The link name describes what data is travelling down the link. Link names turn up in process metadata via the link count statistics so it is very important to use names that make process reporting user friendly.

Only some links in a job are important to project administrators. The link naming convention has two types of link names: - Links of importance have a five letter prefix followed by a double underscore followed by link details. - Intermediate links have a link name without a double underscore.

Links of Importance: - The first primary link in a job consists of SourceType(char2)pri(primary). - Any link from a reference source consists of SourceType(char2)ref(reference). - Any link loading to a target consists of TargetType(char2)UpdateAction(char3). - Any reject link SourceType(char2)rej(reject).

Any project can add new links of importance, such as the output count of a remove duplicates or aggregation stage.

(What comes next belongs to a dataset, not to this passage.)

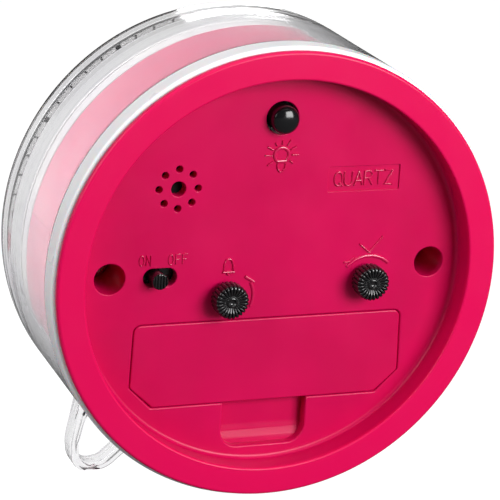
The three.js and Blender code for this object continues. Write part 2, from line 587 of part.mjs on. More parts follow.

Example: dbpri__stockitem is the first link in a job. dbups__stockitem is the link loading to a target database table with an upsert option. dbref__orgcodes is a reference lookup to of orgcodes to a database table. dbrej__stockitems is a reject of upserts to the stockitem table.

You can then produce a pivot report against the link row count statistics to show the row counts for a particular job using the five letter prefix as for each type of row count.

So till then....

njoy the simplicity.......